The best solution would be to install a dry well—basically a lined hole in the ground—to temporarily contain the water that normally collects in the swale and let it percolate back into the soil. Because this project will involve lots of digging, before you start, be sure to call 811 so your utilities can check for underground pipes and wires.

Steps for Installing a Drywell

A level placed on the pipe, laid in a trench lined with landscape fabric and stone, confirms for Mark that it has sufficient slope—1/4 inch per foot—to drain water into the stone-filled dry well. 
THE PITCH IS GOOD. A level placed on the pipe, laid in a trench lined with landscape fabric and stone, confirms for Mark that it has sufficient slope—1/4 inch per foot—to drain water into the stone-filled dry well.
Makayla Townsend
  1. Before starting the project, call the local utility locating service and have them mark out any potential underground utilities that could get in the way of the dry well.
  2. Lay out the PVC pipe and determine the location for the dry well. The solid pipe will go closest to the house, and the perforated pipe will go closest to the dry well.
  3. Use the shovel to cut into the soil just underneath the grass and move the top layer to a tarp. That way, the grass can be put back in place once the trench is dug.
  4. Next, dig a trench to accommodate the PVC pipe that’s roughly 8-10 inch deep. As the trench gets closer to the dry well, make the trench slightly deeper and slightly wider to ensure no water leeches back towards the house.
  5. Now start digging the hole for the dry well. It should be about 4 foot in diameter and 3 foot deep.
  6. Cover the bottom of the dry well with a few layers of landscape fabric until the hole is completely covered.
  7. Use the remaining landscape fabric to line the trench. It only needs to go as far as the perforated pipe.
  8. Pour the crushed stone into the hole one wheelbarrow full at a time. Between each pour, tamp down the crushed stone with a hand tamper. Repeat this process until the hole is filled to the level of the trench.
  9. Put a thin layer of crushed stone in the trench.
  10. Connect the PVC pipes using the couplings and the PVC glue. Use the elbow to connect a vertical piece to catch the rainwater from the gutter. Once it dries, place the pipe in the trench.
  11. Fill the rest of the trench and the hole with the remaining crushed stone, leaving just enough room at the top for the layer of grass.
  12. Fold over the landscape fabric to cover the crushed stone.
  13. Backfill the hole and the trench with the grass.

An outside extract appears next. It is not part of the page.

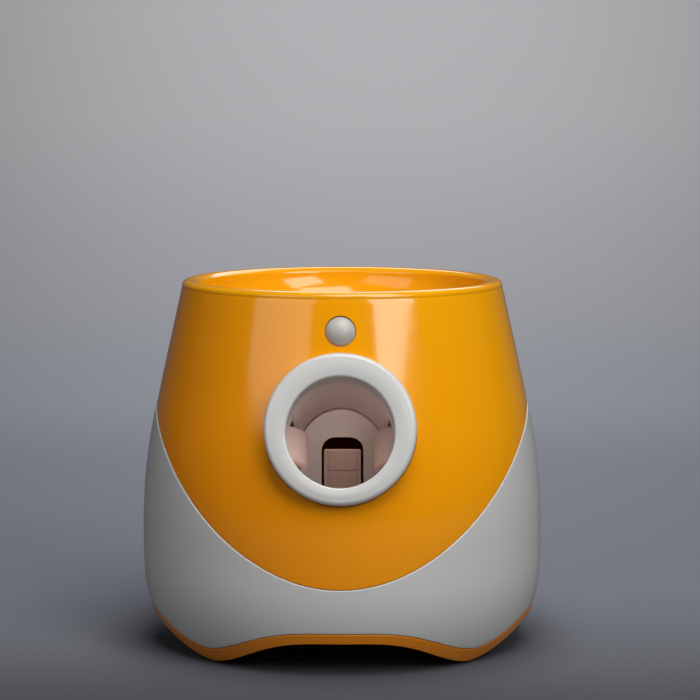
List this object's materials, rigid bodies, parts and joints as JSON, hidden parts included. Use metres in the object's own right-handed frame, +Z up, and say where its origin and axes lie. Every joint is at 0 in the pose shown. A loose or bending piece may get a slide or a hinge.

Installing a simple dry well requires a few tools and materials. Mark lined the trench with landscape fabric, which can be found at any home center. He then filled the trench and the hole with crushed stone, which can be found at masonry supply stores and some home centers.

The pipe he installed was two sections of solid PVC pipe and one section of 4-inch perforated PVC pipe. The pipe and the PVC glue required to secure the connections are found at home centers.

When installing a dry well in a small yard with little space for leeching, Mark also suggests installing a plastic basin in the hole to allow for more controlled drainage. The yard in the video was massive and slightly sloped downhill away from the house, so the plastic basin wasn’t necessary.